Limit risk: The one smart thing you can do today is limit your risk. ““Yet the public is not aware of any risk in stocks,’’ marvels economist Peter Bernstein, author of ““Against the Gods, The Remarkable Story of Risk.’’* That’s the dangerous legacy of the ‘87 Crash and the ‘90 Crashette. Both markets carried the message that downturns are brutal but brief–a pause guaranteed to propel your investments to incredible new heights. Today we hold this truth to be self-evident: if we stay in stocks we will retire rich.

That hypothesis probably isn’t wrong if you stay there long enough. Over rolling 20-year periods, the stocks in Standard & Poor’s 500-stock average haven’t lost money since 1926 (with dividends reinvested), according to the market-research firm Ibbotson Associates in Chicago. Over 10-year periods, they lost money only 3 percent of the time. The farther away your retirement, the safer stocks appear to be.

Perversely, however, the longer you stay invested, the riskier stocks become. At 45, you’ve got an apparently ““safe’’ 20 years ahead. But at 60, with retirement five years away, your chance of losing money has climbed to 10 percent–a number clearly visible on the worry screen. After that, your risk of loss increases rapidly.

What’s more, we cannot possibly foresee our lives in 20 years. We’re all hoping to roll in glorious profits from the Dow. But what if there’s an oil war in the Middle East? What about this year’s visit from El NiNo, that warm ocean current that diddles with weather patterns and threatens to damage crops? Any number of other ills may be lurking unannounced. The farther ahead we plan, the greater the chance that Fate will shove a stick in the spokes.

Stocks tend to ““regress to the mean,’’ Peter Bernstein says. The mean shifts around, which foils the seers. Still, it’s generally true that after years of high returns we’ll get some years of low returns, yielding a payoff somewhere in between. The S&P stocks have averaged 10.9 percent annually since 1926, 12.4 percent since the end of World War II and 17.6 percent since 1982. Assuming they regress to a lower mean, some droopy years await.

That’s not what the boomers want to hear. They’re pouring some 70 percent of their savings into stocks, reports the brokerage Sanford C. Bernstein & Co. Such devotion suggests they don’t perceive a serious threat. Alas, the world is ““nearly reasonable, but not quite,’’ wrote the essayist G. K. Chesterton at the turn of the previous century. You can measure the world’s exactitudes, but a secret ““wildness lies in wait.’’

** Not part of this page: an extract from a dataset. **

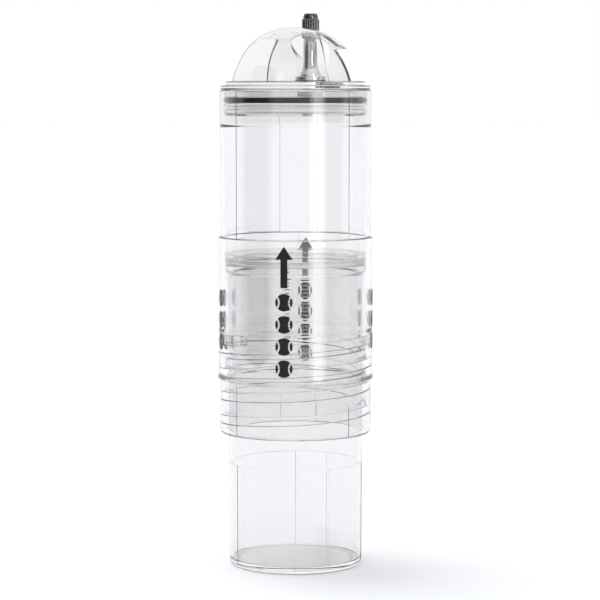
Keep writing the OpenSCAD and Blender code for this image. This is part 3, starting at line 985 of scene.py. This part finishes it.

Denying that wildness is the worst possible way of approaching stocks, says psychoanalyst William Nixon of Birmingham, Mich., who lectures to financial planners and finds them too confident by half. People make bad decisions when they come upon danger unprepared.

Intel Envy: None of this means you should sell your stocks and nestle into bank accounts. One of many possible outcomes is that stocks might soar again. If you’re not in the game, you’ll suffer classic Intel Envy: grinding your teeth while your stock-happy neighbors rake in lucky capital gains. Intel Envy leads to bad decisions, too. You plunge, in hopes of ““catching up.''

With the market this high, however, the answer is not to plunge but to reassess. How much can you afford to lose of the money you’ve got at risk? To protect yourself and your family:

  1. Don’t hock the farm. Divide your life into a safe zone and a risky one. Homes should be kept safe. A classic bad decision is to borrow against your home equity and fling the money into stocks. Even if it works it’s wrong, because you took too big a chance.

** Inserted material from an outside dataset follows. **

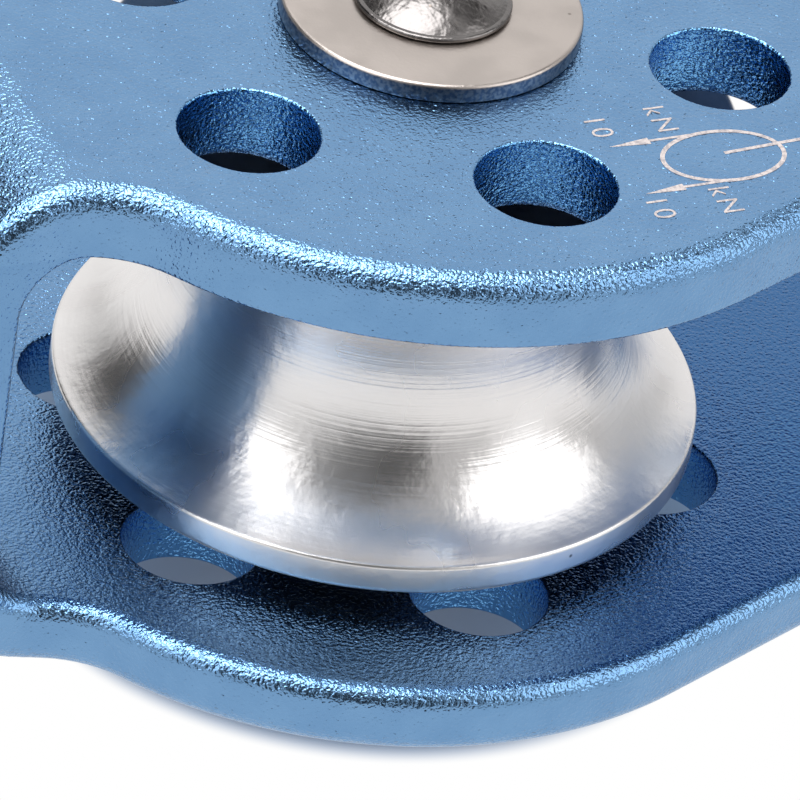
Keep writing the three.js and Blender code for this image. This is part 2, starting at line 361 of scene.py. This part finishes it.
# ---- round parts -------------------------------------------------------------------------

WASHER_R = 7.9
THRUST_R = 6.2
SLEEVE_R = 5.0
BORE_R = 3.06
HEAD_R = 4.15
SEAT_R = 8.05
SEAT_Z = 3.8
CORE_R = 7.0
PITCH_R = 6.0
RACE_R = 1.29
BEARING_HALF = 2.5
BEARING_Z = 6.35
BEARING_R = 8.0
BEARING_BORE_R = 4.06
LAND = 0.7
SHIELD_INNER_R, SHIELD_OUTER_R = 5.4, 7.2


def heights(node):
    """Lowest and highest millimetre of a frame node, from the middle plane."""
    low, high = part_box(node)
    return (low.z - MIDDLE) / MM, (high.z - MIDDLE) / MM


def make_sheave():
    half = heights("sheave")[1]
    rim_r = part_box("sheave")[1].x / MM
    root_r, lip_r, lip_z = 12.0, 17.0, 7.55
    depth = lip_r - root_r
    groove_r = (depth**2 + lip_z**2) / (2 * depth)
    centre_r = root_r + groove_r
    sweep = degrees(atan2(lip_z, centre_r - lip_r))
    corner, bevel = 0.45, 0.25
    lip_turn = 55
    lip_end_r = rim_r - bevel + bevel * cos(radians(lip_turn))
    lip_rise = bevel * sin(radians(lip_turn))
    return turned(
        "turned_sheave",
        (SEAT_R, -half),
        [
            (rim_r - corner, -half),
            (rim_r - corner, -half + corner, 90, 8),
            (rim_r, -lip_z - bevel),
            (rim_r - bevel, -lip_z - bevel, lip_turn, 5),
            (lip_r, -lip_z),
            (centre_r, 0, -2 * sweep, 64),
            (lip_end_r, lip_z + bevel - lip_rise),
            (rim_r - bevel, lip_z + bevel, lip_turn, 5),
            (rim_r, half - corner),
            (rim_r - corner, half - corner, 90, 8),
            (SEAT_R, half),
            (SEAT_R, SEAT_Z),
            (CORE_R, SEAT_Z),
            (CORE_R, -SEAT_Z),
            (SEAT_R, -SEAT_Z),
            (SEAT_R, -half),
        ],
        turns=240,
    )


def make_outer_washer():
    """A stamped washer: sharp below, its upper edge rolled over."""
    low, high = heights("upper_outer_washer")
    roll, burr = 0.24, 0.08
    return turned(
        "riveted_washer_upper",
        (BORE_R, low),
        [
            (WASHER_R - burr, low),
            (WASHER_R - burr, low + burr, 90, 4),
            (WASHER_R, high - roll),
            (WASHER_R - roll, high - roll, 90, 6),
            (BORE_R, high),
            (BORE_R, low),
        ],
        turns=180,
    )


def make_axle():
    """Shouldered axle: flat rounded head below, hammered dome with a thin lip above."""
    low, high = heights("axle")
    washer_top = heights("upper_outer_washer")[1] + 0.05
    shoulder = 10.95
    tenon_r, journal_r = 3.0, 4.0
    edge = 0.5
    lip = 0.16
    dome_r = HEAD_R - 0.3
    rise = high - washer_top - 2 * lip
    ball_r = (dome_r**2 + rise**2) / (2 * rise)
    turn = degrees(atan2(dome_r, ball_r - rise))
    return turned(
        "riveted_axle",
        (0, low),
        [
            (HEAD_R - edge, low),
            (HEAD_R - edge, low + edge, 90, 8),
            (HEAD_R, -washer_top),
            (tenon_r, -washer_top),
            (tenon_r, -shoulder),
            (journal_r, -shoulder),
            (journal_r, shoulder),
            (tenon_r, shoulder),
            (tenon_r, washer_top),
            (HEAD_R - lip, washer_top),
            (HEAD_R - lip, washer_top + lip, 180, 8),
            (dome_r, washer_top + 2 * lip),
            (0, high - ball_r, turn, 24),
        ],
        turns=128,
    )


def ring(name, inner_r, outer_r, low, high, edge=0.08):
    """A plain turned ring with broken edges."""
    return turned(
        name,
        (inner_r, low),
        [
            (outer_r - edge, low),
            (outer_r - edge, low + edge, 90, 3),
            (outer_r, high - edge),
            (outer_r - edge, high - edge, 90, 3),
            (inner_r, high),
            (inner_r, low),
        ],
        turns=96,
    )


def make_inner_ring():
    bore, shoulder, middle = BEARING_BORE_R, PITCH_R - LAND, BEARING_Z
    sweep = degrees(atan2(sqrt(RACE_R**2 - LAND**2), LAND))
    rise = RACE_R * sin(radians(sweep))
    return turned(
        "inner_ring_upper",
        (bore, middle - BEARING_HALF),
        [
            (shoulder, middle - BEARING_HALF),
            (shoulder, middle - rise),
            (PITCH_R, middle, -2 * sweep, 16),
            (shoulder, middle + BEARING_HALF),
            (bore, middle + BEARING_HALF),
            (bore, middle - BEARING_HALF),
        ],
        turns=96,
    )


def make_outer_ring():
    shoulder, middle, seat_r, seat = PITCH_R + LAND, BEARING_Z, 7.25, BEARING_HALF - 0.5
    sweep = degrees(atan2(sqrt(RACE_R**2 - LAND**2), LAND))
    rise = RACE_R * sin(radians(sweep))
    return turned(
        "outer_ring_upper",
        (seat_r, middle - BEARING_HALF),
        [
            (BEARING_R, middle - BEARING_HALF),
            (BEARING_R, middle + BEARING_HALF),
            (seat_r, middle + BEARING_HALF),
            (seat_r, middle + seat),
            (shoulder, middle + seat),
            (shoulder, middle + rise),
            (PITCH_R, middle, -2 * sweep, 16),
            (shoulder, middle - seat),
            (seat_r, middle - seat),
            (seat_r, middle - BEARING_HALF),
        ],
        turns=96,
    )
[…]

  2. Don’t overinvest. If you have any money in stocks that you’re going to need within the next five years, get it out right now, says Michael Stolper, whose San Diego firm finds money managers for people of wealth. Stolper’s rule of thumb may sound conservative to you. But during that period, a downturn might hit and not recover by the time you need the cash. Retirement funds can stay in stocks. Real money needs to be more at hand.

Age isn’t even the critical factor when choosing how much to commit to stocks, says planner John Allen of Arvada, Colo. The key decision is how long you’ll be able to leave the money alone.

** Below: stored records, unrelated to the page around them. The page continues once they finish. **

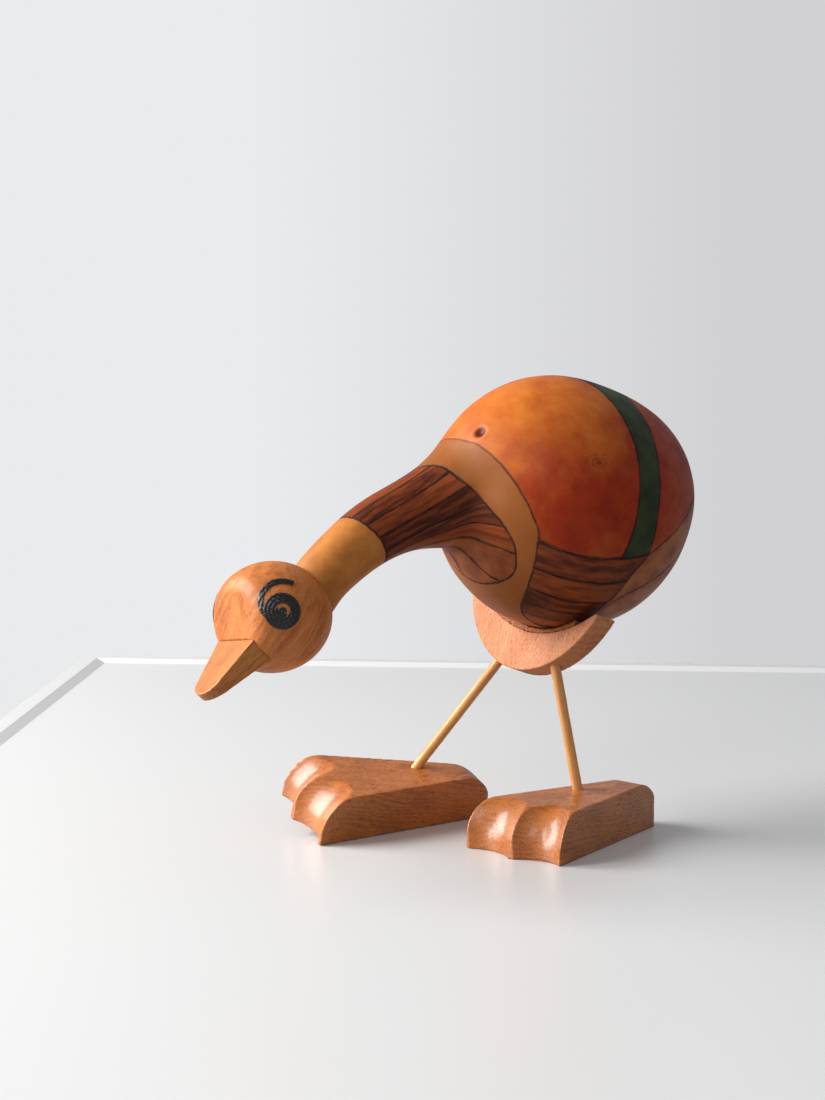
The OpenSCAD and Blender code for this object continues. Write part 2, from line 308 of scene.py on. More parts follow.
# Angles of those lines from the top of the neck, at the ring and at the bib's far edge
BIB_LINES_AT_RING = (19, 49, 82, 113, 135, 158, 180)
BIB_LINES_AT_EDGE = (9, 37, 62, 86, 104, 120, 145)
BIB_LENGTH = 68 * MM
# The usual angle between two of them, and the wider ones beyond the first line and the last
BIB_LINE_ANGLE = 26
BIB_OUTER_ANGLE = 30
# Distances of the wing's lines below its upper edge, in millimetres
WING_LINES_AT = (0, 18, 34, 46, 58, 70)
WING_LINE_GAP = 14
# The pit and the scar, in degrees round and up from the middle of the bulb
PIT_AT = (10, 34.5)
SCAR_AT = (72, 24)
SCAR_SQUASH = (1, 1, 1.5)
# The skin's relief in millimetres: dents and ripples, the pit with the rim round it, and the scar
DENT_WIDTH, DENT_HEIGHT = 34, 0.45
RIPPLE_WIDTH, RIPPLE_HEIGHT = 13, 0.12
PIT_RADIUS, PIT_DEPTH = 2.8, 1.8
PIT_RIM_RADIUS, PIT_RIM_WIDTH, PIT_RIM_HEIGHT = 5.2, 1.6, 0.3
SCAR_RADIUS, SCAR_DEPTH = 3.0, 0.35
# How far burned lines waver in millimetres, slowly and quickly, and over what width
SLOW_WAVER, SLOW_WAVER_WIDTH = 0.9, 22
QUICK_WAVER, QUICK_WAVER_WIDTH = 0.35, 7


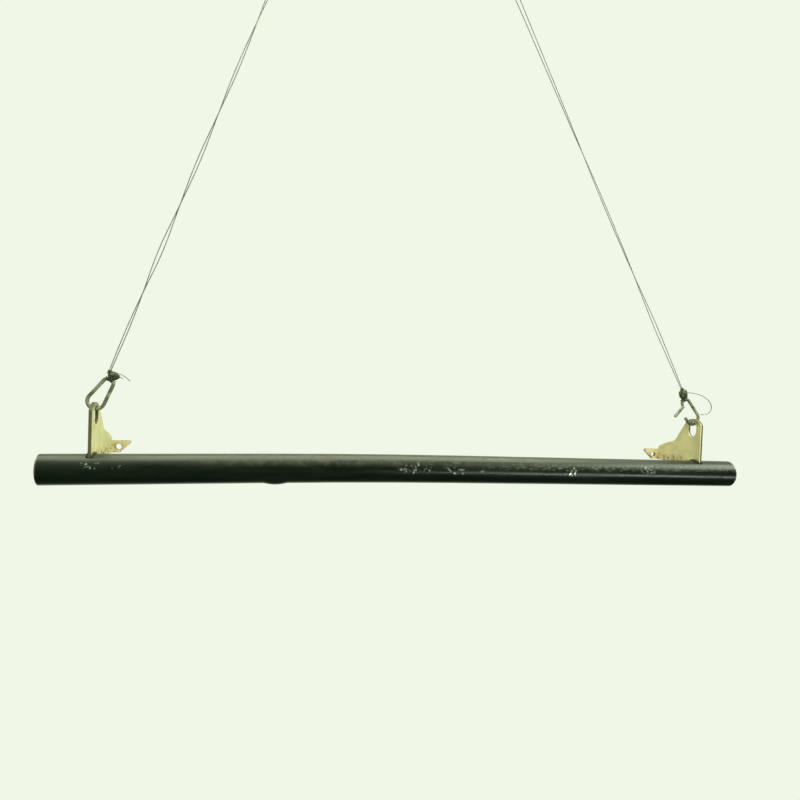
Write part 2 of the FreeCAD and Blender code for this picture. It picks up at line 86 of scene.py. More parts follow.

  1. Don’t stake everything on stocks. Today’s incredible passion for easy gains could be your personal ““crack of doom,’’ says market strategist Raymond DeVoe, author of the witty and popular DeVoe Report. He defines that ““crack’’ as the moment when you know, for sure, not only that you are going to lose money but are going to lose a lot more money than you can afford.

  2. Prepare for a sudden, unexpected change in play. Markets always surprise the people who try to psych them out. U.S. stocks–the obvious worldbeaters now–looked like losers 15 years ago. Fifteen years from now, you might be glad you bought foreign stocks or even bonds. Diversification doesn’t promise the best returns, but it keeps you in whatever game is going on.